Ainda tratando com grande importância o poder do COB, o artigo 18 traz o seguinte texto:
Art. 18. Somente serão beneficiadas com isenções fiscais e repasses de recursos públicos federais da administração direta e indireta, nos termos do inciso II do art. 217 da Constituição Federal, as entidades do Sistema Nacional do Desporto que:
possuírem viabilidade e autonomia financeiras;
apresentarem manifestação favorável do Comitê Olímpico Brasileiro-COB ou do Comitê Paraolímpico Brasileiro, nos casos de suas filiadas e vinculadas;
atendam aos demais requisitos estabelecidos em lei;
estiverem quites com suas obrigações fiscais e trabalhistas. (BRASIL, 1998)
Sobre esse item, é importante pensarmos que o poder delegado ao COB permite o controle sobre as demais confederações, já que são entidades filiadas e vinculadas, acerca de se mostrar favorável ou não aos benefícios de isenção fiscal e recebimento de recursos públicos.
Nesse sentido, refletimos, por exemplo, sobre a manutenção nos cargos de chefia do COB. Ainda que ocorram eleições com a participação dos presidentes de confederações, o artigo 18 dessa lei fortalece a dependência das entidades filiadas e o poder do COB, representado pelo seu presidente que se mantém no cargo desde 1995. Dessa forma, a possibilidade de perpetuação no cargo e a manutenção nas posições dominantes e dominadas no subcampo do esporte olímpico brasileiro são reforçadas pela própria legislação.
Considerações finais
Decorrente do fato de ser a entidade que representa uma instituição como o COI no Brasil, o COB possui algumas garantias e proteções pela Constituição Federal de 1988, principalmente pelo inciso I que garante a autonomia das entidades esportivas, e em diversos artigos da lei Pelé (lei nº 9.615/1998), que muitas vezes auxiliam na manutenção das posições dominadas e dominantes no campo esportivo brasileiro.
Ao recuperar esses pontos, vemos que ao COB é garantida uma posição de destaque na administração do esporte no país, a frente do CPB, demais entidades e ligas de nível nacional ou regional.
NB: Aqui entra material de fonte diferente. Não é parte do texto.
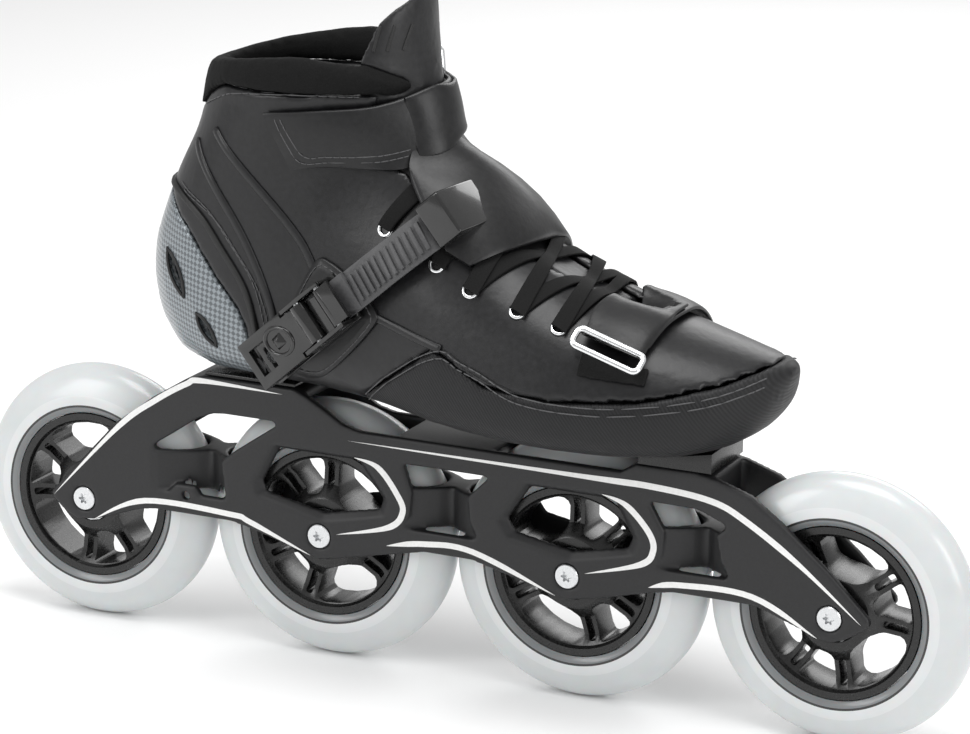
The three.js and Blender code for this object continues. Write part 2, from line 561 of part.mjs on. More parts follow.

Esse destaque é dado com relação ao “Sistema Nacional do Desporto”, que tem como pressuposto “promover e aprimorar as práticas desportivas de rendimento” (BRASIL, 1998). Nenhum órgão, instituição ou secretaria, que fossem públicos federais, foram colocados como membros na administração do esporte de rendimento no país, o que auxilia na restrição dessa manifestação esportiva às modalidades presentes nos Jogos Olímpicos, mantendo e até mesmo potencializando o poder do COB. É interessante notar que no contexto de aprovação dessa lei, o Ministério do Esporte não existia no formato que é desde 2003. Mesmo depois de sua criação, outros artigos dessa lei foram modificados, mas ainda assim não houve a inclusão de nenhuma entidade pública federal para administrar o esporte de rendimento conforme essa legislação.
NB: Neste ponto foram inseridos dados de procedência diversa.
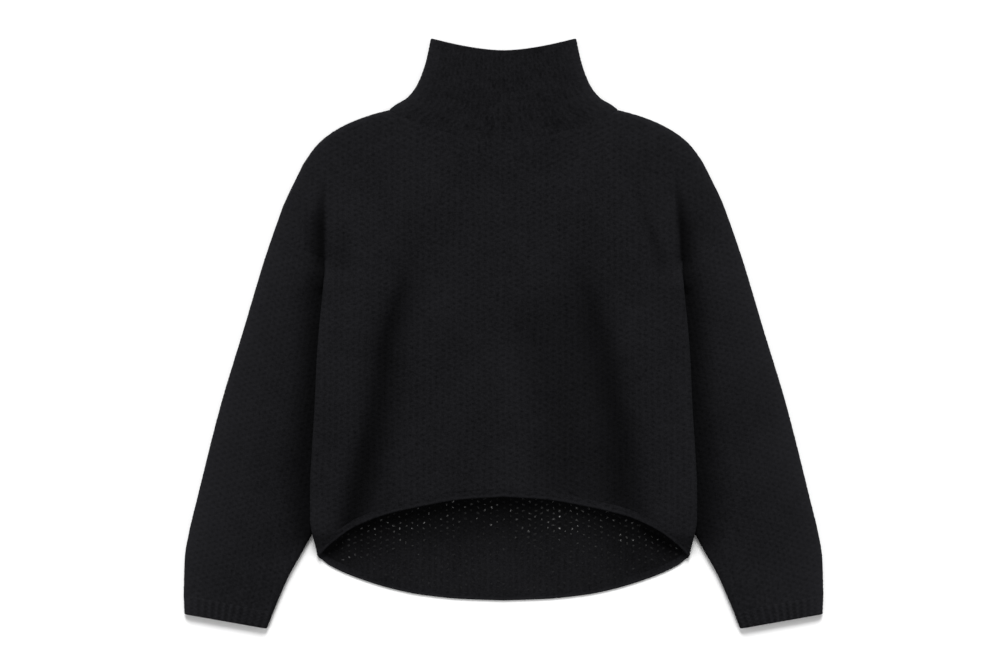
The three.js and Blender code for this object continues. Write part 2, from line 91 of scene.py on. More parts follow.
def ease(value):
    """3 t squared minus 2 t cubed, with t held between 0 and 1: a step with level ends."""
    t = np.clip(value, 0, 1)
    return t * t * (3 - 2 * t)


def through(points):
    """A cubic between each two points; slopes are harmonic means of those on either side."""
    x, y = np.array(sorted(points), float).T
    slope = np.diff(y) / np.diff(x)
    before, after = slope[:-1], slope[1:]
    turning = before * after <= 0
    mean = np.where(turning, 0, 2 * before * after / np.where(turning, 1, before + after))
    bend = np.r_[slope[0], mean, slope[-1]]

    def curve(value):
        """Height of the cubic at a value, which is held within the points."""
        at = np.clip(value, x[0], x[-1])
        k = np.clip(np.searchsorted(x, at, side="left") - 1, 0, len(x) - 2)
        span = x[k + 1] - x[k]
        t = (at - x[k]) / span
        rest = 1 - t
        ends = y[k] * (1 + 2 * t) * rest**2 + y[k + 1] * (3 - 2 * t) * t**2
        return ends + span * t * rest * (bend[k] * rest - bend[k + 1] * t)

    return curve


def neck_line(layer, x):
    """The neck's seam: a parabola hung between the two neck points."""
    return NECK_SIDE - NECK_DIP[layer] * (1 - np.clip(np.abs(x) / NECK_HALF, 0, 1) ** 2)


def inset(outline):
    """Each point of an outline moved half a wall inwards, square to its neighbours' line."""
    p = np.array(outline, float)
    run = np.gradient(p, axis=0)
    run /= np.linalg.norm(run, axis=1, keepdims=True)
    return p + np.c_[run[:, 1], -run[:, 0]] * WALL / 2


shoulder_middle = inset(SHOULDER)
shoulder_middle[0] = NECK_HALF, NECK_SIDE
shoulder_middle[-1] = ARMHOLE_X - WALL / 2, ARMHOLE_Y
shoulder = through(shoulder_middle.tolist())
side_outline = through(SIDE)
sleeve_inner = through([(row[3], row[2]) for row in SLEEVE])
hem_line = {"front": through(HEM_FRONT), "back": through(HEM_BACK)}
trough_left, trough_right = through(TROUGH_LEFT), through(TROUGH_RIGHT)
print("front length at the middle, mm:", float(neck_line("front", 0) - hem_line["front"](0)))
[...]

No artigo seguinte, o COB e o CPB são colocados como entidades prioritárias para o recebimento de recursos públicos nos casos prescritos pelo inciso II do artigo 217 da Constituição de 1988. Quanto ao quesito financeiro, o artigo 18 garante também que a isenção fiscal e o repasse de recursos serão dados às instituições que componham o Sistema Nacional do Desporto (ou seja, entidades do desporto de rendimento) e, entre outros critérios, só os receberão com manifestação favorável do COB e do CPB, quando forem filiados e vinculados. Novamente reforçamos que esse inciso pode auxiliar na perpetuação no poder dos dirigentes dessas duas instituições, que são eleitos pelas entidades filiadas. Sinais de resistência a essa manutenção podem sofrer sanções financeiras permitidas pela própria lei. As demais permissões de promoção e utilização das propriedades olímpicas compõem a “contrapartida” estatal para que o COB possa estar filiado ao COI, já que garante a proteção de utilização dos símbolos olímpicos, as valiosas marcas que devem estar sob o controle do COB, e consequentemente, do COI.
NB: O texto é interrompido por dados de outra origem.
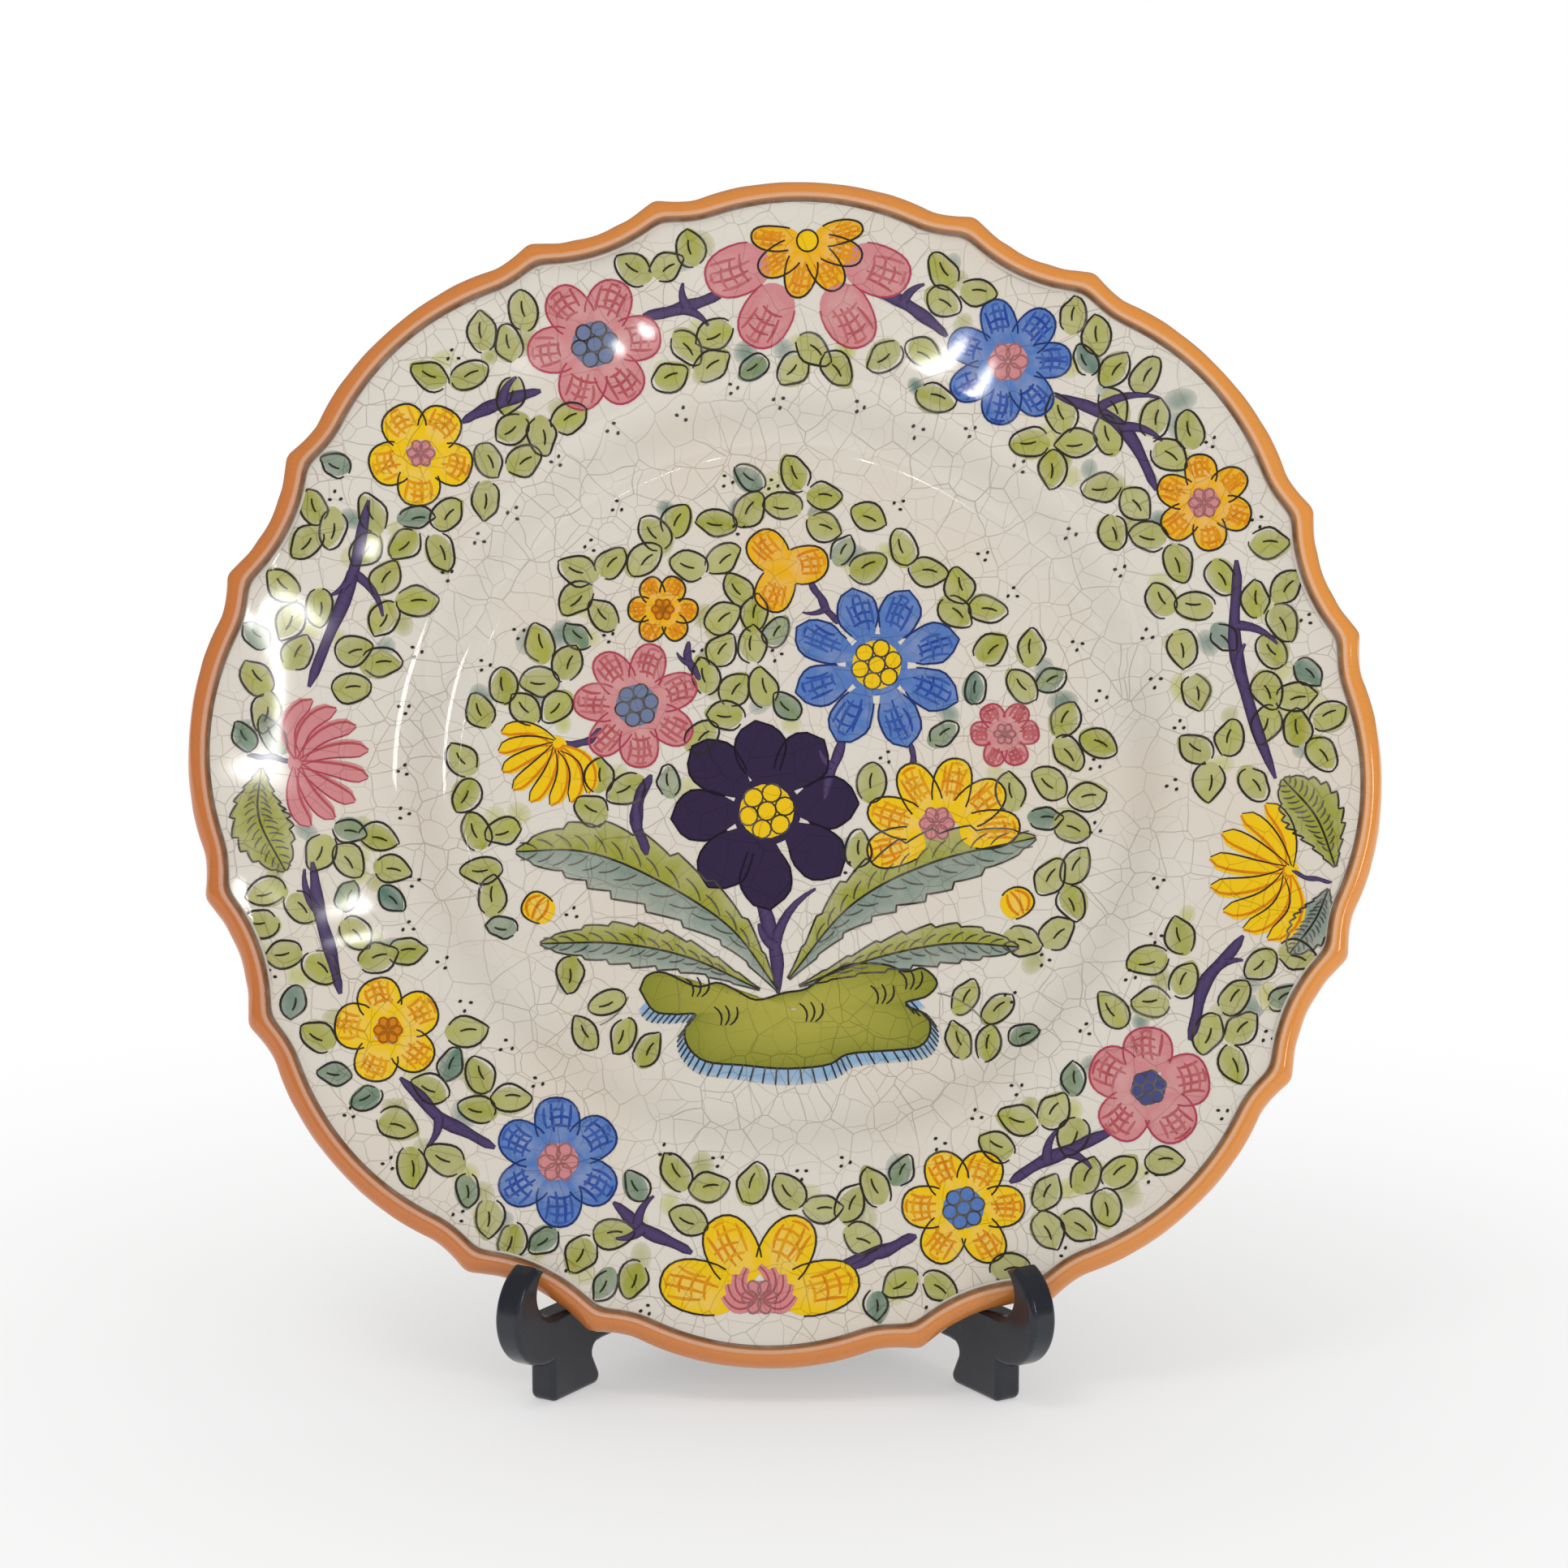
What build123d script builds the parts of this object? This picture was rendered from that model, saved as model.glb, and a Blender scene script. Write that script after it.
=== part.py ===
from build123d import *
import os
from math import cos, radians, sin, tan

# A glazed earthenware plate with a bracket-shaped edge, leaning in a folding display stand.
# Millimetres. +X is to the viewer's right, the plate faces -Y, +Z is up.
# The origin is on the table, under the middle of the plate and its stand.

# --- Plate: outline -------------------------------------------------------------------------
lobe_count = 8
crest_radius = 165.0        # widest reach of each broad lobe
lobe_joint_radius = 161.6   # where a lobe turns into the hollow beside its cusp
cusp_radius = 164.6         # the two small points on either side of a valley, before rounding
valley_radius = 158.7       # bottom of the notch between two lobes
lobe_joint_angle = 11.5     # degrees from the lobe's crest
cusp_angle = 16.0           # degrees from the lobe's crest
cusp_rounding = 5.0
first_crest_angle = 42.0    # degrees from +X: the plate stands a few degrees off symmetric

# --- Plate: section -------------------------------------------------------------------------
well_depth = 20.8           # from the top of the lip down to the well's floor
floor_radius = 90.0
cavetto_radius = 14.0       # hollow curve at the foot of the well's wall
shoulder_radius = 20.0      # round curve where the wall turns into the flange
cavetto_angle = 50.0        # steepest slope of the well's wall
flange_angle = 9.0          # slope of the flange
flange_length = 60.0        # runs past the edge, which is then cut to the outline
wall = 5.2
glaze = 0.8
lip_width = 6.5
lip_height = 7.8
lip_rounding = 4.2          # broad outer curve of the lip's front
lip_back_rounding = 2.6
lip_inner_rounding = 1.0
foot_ring_inner_radius = 78.5
foot_ring_outer_radius = 85.0
foot_ring_height = 5.0
foot_ring_rounding = 1.5

# --- Stand ----------------------------------------------------------------------------------
hinge_x = -2.5              # the stand isn't quite central under the plate
hinge_y = 51.5
half_spread = 32.0          # degrees between each leg and the line straight ahead
leg_thickness = 8.0
leg_gap = 0.7               # from each leg's inner face to the hinge's middle plane
leg_edge_rounding = 1.6
leg_reach = 112.5           # hinge axis to the front of the foot
foot_length = 24.0
foot_height = 11.4
waist_depth = 6.0           # how far the hollow behind a foot cuts under it
arm_underside = 12.0
arm_top = 24.6
hook_reach = 16.2           # how far the hook stands out in front of the foot
hook_reach_height = 27.4
hook_tip_forward = 6.8
hook_tip_height = 40.0
notch_radius = 7.2
notch_sweep = 152.0         # degrees of arc, from the seat up to the hook's tip
notch_forward = -0.8        # middle of the notch, measured from the foot's face
post_height = 135.5
post_width = 13.0           # of the leaning front bar and of the hinge's column
column_height = 111.5
window_floor = 37.5         # the open window between arm, bar and column
window_top = 99.5
window_slant = 9.0
window_rounding = 6.0
post_rear = 6.2             # rear edge of the post, clear of the other leg's knuckles
post_contact_reach = 55.0   # hinge axis to the post's front edge at post_contact_height
post_contact_height = 83.5
post_rounding = 18.0        # hollow between arm and post
post_top_rounding = 3.0
sole_rounding = 2.4
waist_rounding = 2.4
rear_foot_length = 22.0

# --- Hinge ----------------------------------------------------------------------------------
knuckle_radius = 5.2
knuckle_length = 16.0
knuckle_gap = 0.4
knuckle_base = 25.0
knuckle_count = 5
pin_radius = 2.0
pin_clearance = 0.04
pin_head_radius = 3.8
pin_head_height = 1.8

# --- Fit of plate in stand ------------------------------------------------------------------
plate_tilt = 16.0           # degrees back from upright
plate_height = 169.5        # the plate's centre, in the plane of the lip's top
rest_clearance = 0.25       # between the foot ring's plane and the posts

tilt = radians(plate_tilt)
spread = radians(half_spread)

# The posts' inner edges lie in one plane, parallel to the foot ring. Being rounded, they fall
# short of the sharp corner that the plane is drawn through.
edge_relief = 0.36 * leg_edge_rounding
foot_ring_depth = well_depth + wall + foot_ring_height
post_edge_y = hinge_y - post_contact_reach * cos(spread) + leg_gap * sin(spread)
lip_plane_y = post_edge_y - (foot_ring_depth + rest_clearance - edge_relief) / cos(tilt)
plate_y = lip_plane_y + (plate_height - post_contact_height) * tan(tilt)

plate_centre = (0, plate_y, plate_height)
plate_front = (0, -cos(tilt), sin(tilt))
plate_plane = Plane(origin=plate_centre, x_dir=(1, 0, 0), z_dir=plate_front)
section_plane = Plane(origin=plate_centre, x_dir=(1, 0, 0), z_dir=(0, -sin(tilt), -cos(tilt)))
plate_axis = Axis(plate_centre, plate_front)


def polar(radius, angle):
    return (radius * cos(radians(angle)), radius * sin(radians(angle)))


def scalloped_face(inset):
    """The plate's outline as a face, moved inward by inset."""
    with BuildSketch() as outline:
        with BuildLine():
            for lobe in range(lobe_count):
                crest = first_crest_angle + lobe * 360 / lobe_count
                next_crest = crest + 360 / lobe_count
                joint_before = polar(lobe_joint_radius, crest - lobe_joint_angle)
                joint_after = polar(lobe_joint_radius, crest + lobe_joint_angle)
                cusp_before = polar(cusp_radius, crest - cusp_angle)
                cusp_after = polar(cusp_radius, crest + cusp_angle)
                next_cusp = polar(cusp_radius, next_crest - cusp_angle)
                valley = polar(valley_radius, (crest + next_crest) / 2)
                broad = ThreePointArc(joint_before, polar(crest_radius, crest), joint_after)
                TangentArc(joint_before, cusp_before, tangent=-(broad % 0))
                TangentArc(joint_after, cusp_after, tangent=broad % 1)
                ThreePointArc(cusp_after, valley, next_cusp)
        make_face()
        if inset:
            offset(amount=-inset, kind=Kind.INTERSECTION)
        cusps = outline.vertices().sort_by(lambda v: Vector(*v).length)[-2 * lobe_count :]
        fillet(cusps, radius=cusp_rounding)
    return outline.sketch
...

Por esses aspectos, é possível perceber que não só características simbólicas mantêm o COB na posição de dominante no campo esportivo brasileiro, mas também seu poder é institucionalizado na aprovação de leis que garantem seu domínio no esporte de rendimento no país.
Referências
BRASIL. Constituição (1988). Constituição da República Federativa do Brasil. Senado Federal: Brasília, 2006. Disponível em: http://www.senado.gov.br/sf/ legislacao/const/con1988/CON1988_05.10.1988/CON1988.pdf, Acesso em: 19 dez. 2008.
______. Lei nº 9.615 de 24 de março de 1998. Institui normas gerais sobre desporto e dá outras providências. Diário Oficial da República Federativa do Brasil. Brasília DF, 25 mar. 1998. Disponível em: http://www.planalto.gov.br/CCIVIL/Leis/ L9615Compilada.htm, Acesso em: 19 ago. 2009.
VERONEZ, Luiz Fernando Camargo. Quando o Estado joga a favor do privado: As políticas de esporte após a Constituição Federal de 1988. 2005. 386 f. Tese (Doutorado em Educação Física) – Faculdade de Educação Física, Universidade Estadual de Campinas, Campinas.